O mundo do conhecimento pertence a Deus. Ele é o seu autor e revelador. Logo, todo e qualquer conhecimento quer empírico, quer científico, quer teológico que o homem tenha é parte do conhecimento de Deus expresso na sua Criação. Desta forma, podemos dizer que não existe conhecimento fora de Deus.

A realidade pertence a Deus, quem a criou, e lhe confere sentido. Quando então nos referimos ao conhecimento que podemos ter do próprio Deus, do seu caráter e majestade, temos de reafirmar a verdade bíblica de que esse conhecimento provém do próprio Deus. Portanto, Deus só pode ser conhecido por ele mesmo. Por isso a necessidade de revelação, para que possamos conhecê-lo e nos relacionarmos com ele. Deus em sua integridade se revela verdadeiramente como é em sua natureza essencial. Este conhecimento resultante da graça é único, singular e pessoal.

Devemos entender também que o nosso conhecimento a respeito de Deus é um “conhecimento-de-servo”, delimitado pelo próprio Senhor, considerando, inclusive, o pecado humano. Em outras palavras: “É um conhecimento acerca de Deus como Senhor, e um conhecimento que está sujeito a Deus como Senhor”[7.] O nosso conhecimento nunca é autorreferente com validade própria e por iniciativa nossa. “Visto que somos seres finitos e não podemos enxergar o todo da realidade de uma vez, nossa perspectiva da realidade é necessariamente limitada por nossa finitude”[8].

Poder conhecer a Deus é sempre uma iniciativa da graça divina. O nosso conhecimento é um ato de fé, e esta é procedente da graça [9] que se manifesta do fato de Deus se revelar e de nos possibilitar conhecer. Mais: nunca somos ou seremos o padrão de verdade. Os nossos pensamentos e as nossas supostas experiências concretas não têm poder autorreferentes, antes, precisam sempre ser validados pela Palavra, que é a verdade (Jo 17.17). Só pensamos verdadeiramente quando pensamos à luz da Palavra. Por isso, conhecer a Deus é algo singular, porque somente Deus é soberano e somente a partir dele podemos conhecê-lo. E tudo isso por meio de Jesus Cristo, o Deus encarnado, a revelação pessoal de Deus. Conhecer a Deus em sua soberania, portanto, é um dom da graça do soberano Deus.

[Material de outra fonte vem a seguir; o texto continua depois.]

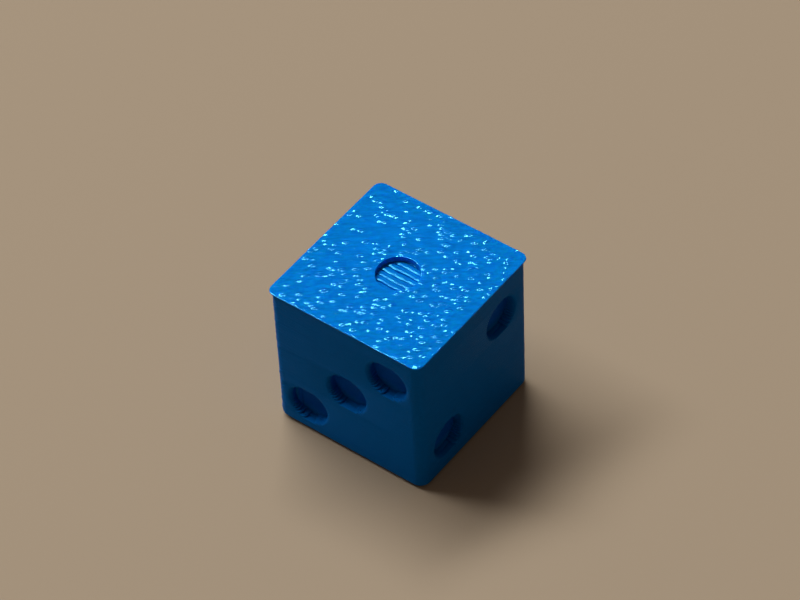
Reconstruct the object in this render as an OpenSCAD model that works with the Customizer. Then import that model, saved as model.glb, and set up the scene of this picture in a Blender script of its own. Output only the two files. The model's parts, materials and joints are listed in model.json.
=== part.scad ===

O conhecimento de nossa limitação não é inato, antes é precedido pela revelação. “Quanto mais conhecemos Deus, mais compreendemos, e sentimos que seu mistério é inescrutável” [10]. A douta ignorância faz parte essencial da fé genuína e sincera. Sem a revelação de Deus não há teísmo, ateísmo nem agnosticismo. É no encontro significativamente pessoal com Deus que tomamos conhecimento de nossas limitações.

Este conhecimento, por sua vez, nos liberta para que possamos conhecer a nós mesmos e às demais coisas da realidade.

O teólogo sabe que a Teologia é uma busca humana por compreender e sistematizar a revelação e, enquanto humanos que somos, podemos nos enganar. A teologia, portanto, está, de certa forma, sempre à caminho, em busca de uma compreensão mais exaustiva das Escrituras. Entretanto, como em todas as demais ciências, nós reformados, temos nossos pressupostos. O nosso é que a Bíblia é o registro inspirado e inerrante da Palavra de Deus. Disto, não abrimos mão. Estamos convencidos de que uma visão relapsa da Palavra determina o fracasso teológico e espiritual da Igreja.

Vez por outra voltaremos a esse assunto.

Que Deus, por graça, nos dê um conhecimento genuinamente significativo da realidade e que isso, nos conduza à adoração, a razão última de nossa existência (1Co 10.31). Amém.

São Paulo, 08 de novembro de 2018.

Rev. Hermisten Maia Pereira da Costa

 


 

[1] João Calvino, O evangelho segundo João, São José dos Campos, SP.: Editora Fiel, 2015, v. 1, (Jo 1.5), p. 38.
[2]H. Hoeksema, Reformed Dogmatics, 3. ed. Grand Rapids, Michigan: Reformed Free Publishing As-sociation, 1976, p. 15.
[3]João Calvino, As Pastorais, São Paulo: Paracletos, 1998, (Tt 1.12), p. 318.
[4] G. C. Berkouwer, A Pessoa de Cristo, São Paulo: ASTE., 1964, p. 72.
[5] G.C. Berkouwer, A Pessoa de Cristo, p. 72.
[6] Confissão de Westminster, I.10.
[7] John M. Frame, A Doutrina do conhecimento de Deus, São Paulo: Cultura Cristã, 2010, p. 56.
[8] Norman Geisler; Peter Bocchino, Fundamentos Inabaláveis: resposta aos maiores questionamentos contemporâneos sobre a fé cristã, São Paulo: Vida Nova, 2003, p. 50.
[9] “Todo conhecimento é fé” (Gordon H. Clark, Uma visão cristã dos Homens e do Mundo, Brasília, 1DF.: Monergismo, 2013, p. 305).
[10] Emil Brunner, Dogmática, São Paulo: Novo Século, 2004, v. 1, p. 156.